Dear’s pop sensibilities -- as strong as his tech-headed ones -- come from growing up with an older brother’s record collection of soft-electro (Depeche Mode, Yazoo) and the harder stuff (Nitzer Ebb) in San Antonio. "I don’t even know where he got them. This was South Texas. Maybe he got them from Japan?" he laughs. "Either way, I was young. And this was pop music with great melody, electronic or not." Despite not being in the hub of electro-pop, Dear knew that melody meant luring people with one note -- be it a vocal, a synth line, a glitch. Dear also picked up on the musicality of his dad, a folk guitarist from whom he could bum some equipment. "Just the fact that he had PAs and eight-track recorders around was encouraging -- you could have this stuff, make your own music, without having to have a big recording contract."

After moving to Detroit, Dear borrowed Dad’s drum machine for a weird cheap rhythm to back his earliest guitar experiments. "When I went to my first warehouse party and heard that 4/4 rhythm, I connected the dots. Who could imagine liking nothing but a kick drum? Not me. That is until I saw a thousand people dancing."

Dear realized immediately what he wanted to do. Rather than DJ ("Why spin when you can create the actual music?") he moved into the live scene in 1998. There he made the acquaintance of Ghostly label pals who would put out the music of Dear and friends in the Ann Arbor area on the Spectral imprint. Along with a few 12-inches under the name Jabberjaw ("really quirkier, funkier stuff") on tech labels like Perlon, Dear made two EPs in 2003 before recording a full-length.

A workhorse who’d rather throw sounds against the wall than keep them on his hard drive, Dear carved, whittled and polished a mass of some 40-odd songs into the abstractions and interludes of the rough diamond that became Leave Luck to Heaven.
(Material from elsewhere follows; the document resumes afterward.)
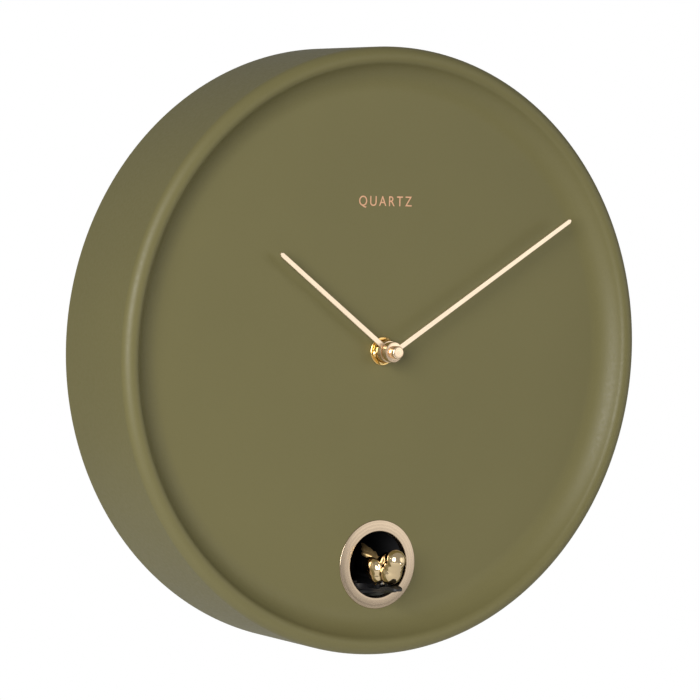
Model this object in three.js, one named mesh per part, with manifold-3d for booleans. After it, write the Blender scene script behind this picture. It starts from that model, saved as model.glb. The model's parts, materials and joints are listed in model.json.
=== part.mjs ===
// Wall clock with a calling bird: a deep pressed-steel case, a quartz movement and a sliding bird unit.
// Millimetres. The wall is the plane y = 0, the clock faces -Y, +Z is up, and the hands turn about
// the Y axis through the origin. "Depth" below is the distance from the wall, so y = -depth.
import * as THREE from 'three';
import { mergeVertices } from 'three/addons/utils/BufferGeometryUtils.js';
import Module from 'manifold-3d';

const wasm = await Module();
wasm.setup();

// Case
const CASE_RADIUS = 150;
const CASE_DEPTH = 60;
const DIAL_RECESS = 10;
const SHEET = 1.2;
const OUTER_ROUNDING = 5;
const INNER_ROUNDING = 4;
const DISH_ANGLE = 60;
const CASE_SEGMENTS = 72;
const DIAL_FRONT = CASE_DEPTH - DIAL_RECESS;
const DIAL_BACK = DIAL_FRONT - SHEET;

// Clearances: FIT between still pieces that touch, RUN round a turning arbor
const FIT = 0.1;
const RUN = 0.3;

// Bird window and its ring
const WINDOW_Z = -106;
const RING_INNER = 16.6;
const RING_OUTER = 22.1;
const RING_HEIGHT = 1;
const COLLAR_OUTER = 18.5;
const COLLAR_BACK = 47;
const WINDOW_HOLE = COLLAR_OUTER + RUN;

// Hands: length, clock angle and the depth of the blade's front face
const HOUR_LENGTH = 80;
const HOUR_ANGLE = -53;
const HOUR_FRONT = DIAL_FRONT + 6.7;
const MINUTE_LENGTH = 125;
const MINUTE_ANGLE = 58;
const MINUTE_FRONT = DIAL_FRONT + 10.8;
const HAND_THICKNESS = 1;
const HAND_WIDTH = 2.7;
const HAND_TIP_WIDTH = 2.4;
const HAND_POINT = 1.2;
const HOUR_COLLAR = 5.4;
const MINUTE_COLLAR = 5;
const CAP_RADIUS = 3.2;
const CAP_FRONT = DIAL_FRONT + 15;

// Movement case and its wheels; each level is a pair of depths, back and front
const MOVEMENT_HALF = 28;
const MOVEMENT_BOTTOM = -27;
const MOVEMENT_TOP = 37;
const MOVEMENT_FRONT = DIAL_BACK - 1.3;
const MOVEMENT_SPLIT = 40;
const MOVEMENT_BACK = 31;
const MOVEMENT_WALL = 1.2;
const ARBOR_RADIUS = 1.8;
const THREAD_RADIUS = 1.2;
const PIPE_INNER = ARBOR_RADIUS + RUN;
const PIPE_OUTER = 3.3;
const BUSHING_INNER = PIPE_OUTER + RUN;
const BUSHING_OUTER = 4.9;
const BUSHING_FRONT = DIAL_FRONT + 3;
const MOTION_MODULE = 0.7;
const CANNON_TEETH = 10;
const SET_WHEEL_TEETH = 30;
const SET_PINION_TEETH = 8;
const HOUR_WHEEL_TEETH = 32;
const CENTER_WHEEL_TEETH = 30;
const TRAIN_PINION_TEETH = 8;
const THIRD_WHEEL_TEETH = 24;
const CANNON_LEVEL = [36.2, 38];
const HOUR_WHEEL_LEVEL = [41, 42.6];
const SET_WHEEL_LEVEL = [36.4, 37.8];
const SET_PINION_LEVEL = [37.6, 43.4];
const CENTER_WHEEL_LEVEL = [33.4, 34.6];
const THIRD_WHEEL_LEVEL = [36, 37.2];
const THIRD_PINION_LEVEL = [33, 36.1];
const ROTOR_PINION_LEVEL = [35.6, 37.8];
const ROTOR_MAGNET_LEVEL = [37.7, 42.4];
const STATOR_LEVEL = [38.8, 40.2];
const STAFF_LEVEL = [32.6, 45.6];
const STAFF_RADIUS = 0.8;
const SET_STAFF = 1.2;
const SET_Z = -MOTION_MODULE * (CANNON_TEETH + SET_WHEEL_TEETH) / 2;
const THIRD_DIRECTION = 150;
const THIRD_DISTANCE = MOTION_MODULE * (CENTER_WHEEL_TEETH + TRAIN_PINION_TEETH) / 2;
const ROTOR_DIRECTION = 70;
const ROTOR_DISTANCE = MOTION_MODULE * (THIRD_WHEEL_TEETH + TRAIN_PINION_TEETH) / 2;

// Gear teeth, in modules and in shares of the tooth pitch
const TIP_HEIGHT = 0.8;
const ROOT_DEPTH = 1.1;
const TIP_SHARE = 0.11;
const ROOT_SHARE = 0.29;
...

The flow of the album is gently balanced between spooky slithering instrumentals with hard pulses and chipper pop songs with catchy synth hooks.

While "Fex" and "You’re Fucking Crazy" are tense and claustrophobic, "Dog Days" and "The Crush" are poignant and filled with wiggle room. The narrative of "But for You" feels like an attempt at rich storytelling, but the ferocious "It’s Over Now" (an attention-grabber, what with its militaristic character’s lyrical tone ripe with paranoid bigotry and homophobia) is a free fall through free association and wordy ideas Dear can’t express. "I don’t like to use hardcore literary devices," he says. "I knew I wanted to paint a picture of war, of how people are programmed to hate the enemy -- but an abstract picture. I wanted 'Over’ to have a third-person perspective on war of every kind."

That Dear has lyrical ambitions as radical and contagious as his musical ones makes Leave Luck to Heaven the best paradise this side of Paradise Garage.

Matthew Dear performs Sat., Dec. 6, 10 p.m., $6, Silk City, Fifth and Spring Garden sts., 215-592-8838.